Yeah I also considered this approach. Basically you create a broadcast
LAG and then rely on the third component in your expression (or port
based VLANs on mv88e6xxx) above to avoid duplicates?

I dismissed it because I thought that it would break down once you need
to support multiple chips, as the LAGs are managed separately in the
PVT. But I now realize that the PVT is indexed based on the FORWARD tag,
which contains the _source_ information. So that might work for
mv88e6xxx as well!

Marek, what do you think? If this works, it would be great if we could
also allow the hash based approach since that would work better in cases
where you have many flows coming in on a single port that you would like
to spread over multiple cores.

> This, however, has implications upon the DSA API. In my current attempts
> for the 'RX filtering in DSA' series, host addresses are reference-counted
> by DSA, and passed on to the driver through .port_fdb_add and .port_mdb_add
> calls, where the "port" parameter is the CPU port. Which CPU port? Yes.
> It is clear now that DSA should take its hands off of these addresses,
> and we should define a new API for .port_host_uc_add and .port_host_mc_add,
> which is per user port. If the driver doesn't have anything better to do
> or it doesn't support multiple CPU ports for whatever reason, it can go
> ahead and implement .port_host_uc_add(ds, port) as
> .port_fdb_add(ds, dsa_to_port(ds, port)->cpu_dp->index). But it also has
> the option of doing smarter tricks like adding a TCAM trapping entry
> (unknown to tc, why would it be exposed to tc?) or doing this 'multicast'
> MAC table entry thing. But it must also manage potentially duplicate
> entries all by itself. For example, DSA will call .port_host_uc_add at
> probe time with the MAC address of every port. Then, the bridge will
> also notify of static FDB entries, and at least some of those have the
> same MAC address as the port itself. Then, the bridge will be deleted,
> and the expectation is that the driver is smart enough to not remove the
> entry for the port, because that's still needed for standalone traffic
> termination.
>
> It won't be ideal from a driver writer's perspective, but it will be
> flexible.

Yeah I think it is the right approach.
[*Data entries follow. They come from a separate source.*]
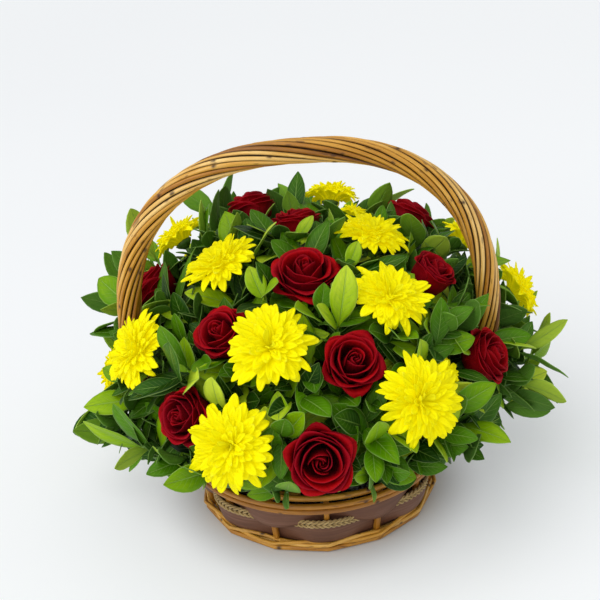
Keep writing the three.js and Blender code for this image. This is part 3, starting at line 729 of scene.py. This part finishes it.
def studio():
    """A pale floor all round, an even white room, and its lights."""
    mesh = bpy.data.meshes.new("floor")
    corners = [(x * FLOOR.half, y * FLOOR.half, 0) for x, y in ((-1, -1), (1, -1), (1, 1), (-1, 1))]
    mesh.from_pydata(corners, [], [(0, 1, 2, 3)])
    mesh.materials.append(floor_finish())
    floor = bpy.data.objects.new("floor", mesh)
    bpy.context.scene.collection.objects.link(floor)
    world = bpy.data.worlds.new("studio")
    world.use_nodes = True
    background = world.node_tree.nodes["Background"]
    background.inputs["Color"].default_value = ROOM.colour
    background.inputs["Strength"].default_value = ROOM.strength
    bpy.context.scene.world = world
    for name, energy, angle, way, colour in LIGHTS:
        data = bpy.data.lights.new(name, "SUN")
        data.energy = energy
        data.angle = radians(angle)
        data.color = colour
        light = bpy.data.objects.new(name, data)
        bpy.context.scene.collection.objects.link(light)
        light.rotation_euler = Vector(way).to_track_quat("-Z", "Y").to_euler()
    bpy.context.scene.view_settings.view_transform = "Standard"


# ---- The basket ----


def stake_radius(height):
    """How far out the stakes stand at this height."""
    return between(STAKE_FOOT_RADIUS, STAKE_TOP_RADIUS, height / STAKE_TOP)


def weaving(angle):
    """1 at every second stake, where the cord passes outside, and -1 at the others."""
    return -np.cos(STAKES / 2 * (angle - STAKE_TURN))


def pulled_straight(angle):
    """How far out a rod lies that runs straight from stake to stake: 1 at the stakes, less between
    them."""
    side = TURN / STAKES
    offset = np.abs((angle - STAKE_TURN + side / 2) % side - side / 2)
    return np.cos(side / 2) / np.cos(side / 2 - offset)


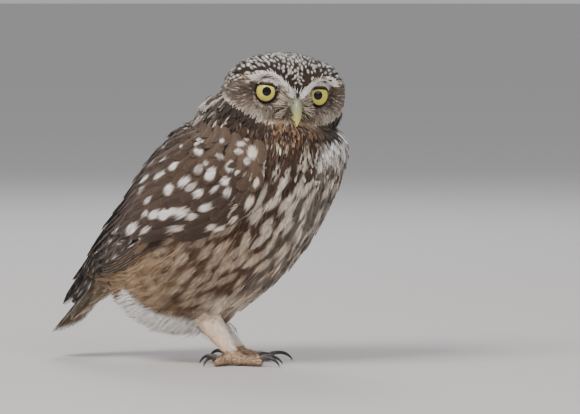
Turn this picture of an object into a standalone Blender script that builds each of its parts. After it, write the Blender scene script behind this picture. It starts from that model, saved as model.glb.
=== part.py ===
"""A little owl at life size, standing, with its head turned to its right.

The frame has +X ahead of the body, +Y to its left and +Z up, with the floor at Z = 0 and the origin under
the middle of the whole bird. Every size below is in millimetres, and new_object() turns them into metres.
"""

import math

import bmesh
import bpy
import numpy as np

METRES = 0.001
GAP = 0.3  # between two nodes that touch

# The trunk and, behind it, the flat room that the folded wings lie on: one row for each section, from the
# wing tips to the neck. A row has the back's x and z, the belly's x and z, and half of the width.
SECTIONS = (
    (-106, 36.5, -102, 28, 8),
    (-98.5, 46.5, -92, 32, 13),
    (-90, 57.5, -82, 36, 18),
    (-81.5, 69.5, -72, 38, 25),
    (-73, 81, -62, 24, 32),
    (-64, 93, -38, 16, 38),
    (-56, 106, -13, 23, 41),
    (-47, 117.5, 12, 39.5, 42),
    (-38.5, 126, 33, 60.5, 41.5),
    (-31, 132.5, 48, 83.5, 40),
    (-25, 137, 57, 104, 38),
    (-22, 144, 61, 119, 35.5),
    (-18, 153, 59, 130, 31),
)
LAST = len(SECTIONS) - 1
NECK_RINGS = 5
SECTION_POWER = 2.2  # 2 is an ellipse, more is fuller at the corners
TRUNK_REAR, TRUNK_FRONT, NECK_TOP = 2.7 / LAST, 10.0 / LAST, 11.7 / LAST
TRUNK_RINGS, TRUNK_SIDES = 18, 28

# The head, in its own frame: x to the bill, y to the left and z up from its middle.
HEAD_AT = (23.2, 0.0, 150.0)
HEAD_YAW, HEAD_DOWN, HEAD_ROLL = -52.0, 4.0, -4.5
FACE_DEPTH, NAPE_DEPTH, HEAD_HALF_WIDTH, CROWN_HEIGHT, CHIN_DEPTH = 28.0, 34.0, 35.0, 25.0, 23.0
HEAD_POWER = 2.35
HEAD_RINGS, HEAD_SIDES = 23, 36
FACE_SHARE = 0.62  # of the rings are on the face's half
FORM_REACH = 27.0
# Forms of the head, alike on both sides: ahead, side, up, height and spread. The first three are a place to
# aim at.
HEAD_FORMS = (
    (FORM_REACH, 4.0, 6.0, 2.2, 3.0),
    (FORM_REACH, 8.5, 10.5, 2.6, 3.4),
    (FORM_REACH, 14.0, 13.0, 2.6, 3.6),
    (FORM_REACH, 20.0, 15.5, 2.0, 3.8),
    (FORM_REACH, 26.5, 15.5, 1.2, 4.5),
    (FORM_REACH, 18.0, 3.0, -3.6, 6.5),
    (FORM_REACH, 27.0, 1.0, -1.2, 5.0),
    (FORM_REACH, 21.0, -14.0, 1.6, 5.0),
    (FORM_REACH, 29.0, -7.0, 1.6, 5.5),
    (FORM_REACH, 11.0, -17.0, 1.0, 5.0),
    (FORM_REACH, 3.5, -2.0, 1.6, 3.4),
    (-16.0, 22.0, 18.0, -4.5, 13.0),
    (10.0, 30.0, 14.0, 1.5, 9.0),
)

EYE_SIDE, EYE_UP = 18.4, 4.0
EYE_RADIUS, EYE_SINK = 8.0, 5.5
EYE_OUT, EYE_LIFT = 26.0, 2.0  # degrees
LID_RADIUS, LID_THICK = 6.1, 0.9

# The bill's side outline: rows of the upper line's x and z, the lower line's x and z, and half of the width.
UPPER_BILL = (
    (22, 1.5, 21, -6.3, 2.8),
    (28, 1.6, 25, -7.2, 3.1),
    (32.3, 0.0, 28, -8.3, 2.9),
    (34.6, -3.6, 30.6, -9.2, 2.5),
    (35.3, -7.6, 32.4, -10.7, 1.9),
    (34.8, -11.4, 33.2, -12.2, 1.1),
    (34.1, -14.0, 33.6, -13.9, 0.35),
)
LOWER_BILL = (
    (20, -6.8, 19.5, -10.0, 2.2),
    (24, -7.7, 23.2, -11.2, 2.3),
    (27.4, -8.9, 26.6, -11.9, 1.9),
    (29.8, -10.1, 29.3, -12.0, 1.4),
    (31.4, -11.4, 31.1, -12.1, 0.5),
)
BILL_SIDES = 12
NOSTRIL_AT, NOSTRIL_RADIUS = (30.4, 3.1, -1.6), 0.7

# Where a wing's lower edge lies on each section, in degrees from the back.
WING_EDGE = (80, 92, 101, 100, 93, 86, 87, 97, 108, 110, 102, 92, 82)
WING_TOP = 12.0
WING_FRONT = 9.7 / LAST
WING_DEPTH = 2.6  # of the flesh and small feathers that the vanes are rooted in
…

We could also supply a default
implementation to handle the default single-CPU-port-case to make it
easier.

> I've started already to send some patches for RX filtering, little by
> little. Don't get your hopes up, it's been almost a year since I started
> working on them with no end in sight, so one thing that's clear is that
> nothing spectacular is going to happen at least until the upcoming merge
> window closes. It also has some dependencies it seems, like for example
> the fact that br_fdb_replay and br_mdb_replay are still far from perfect,
> and the refcounting is still impossible to do without leaks. I have yet
> another non-trivial and insufficiently tested patch series for that,
> which I've been delaying due to the need to work on some other stuff.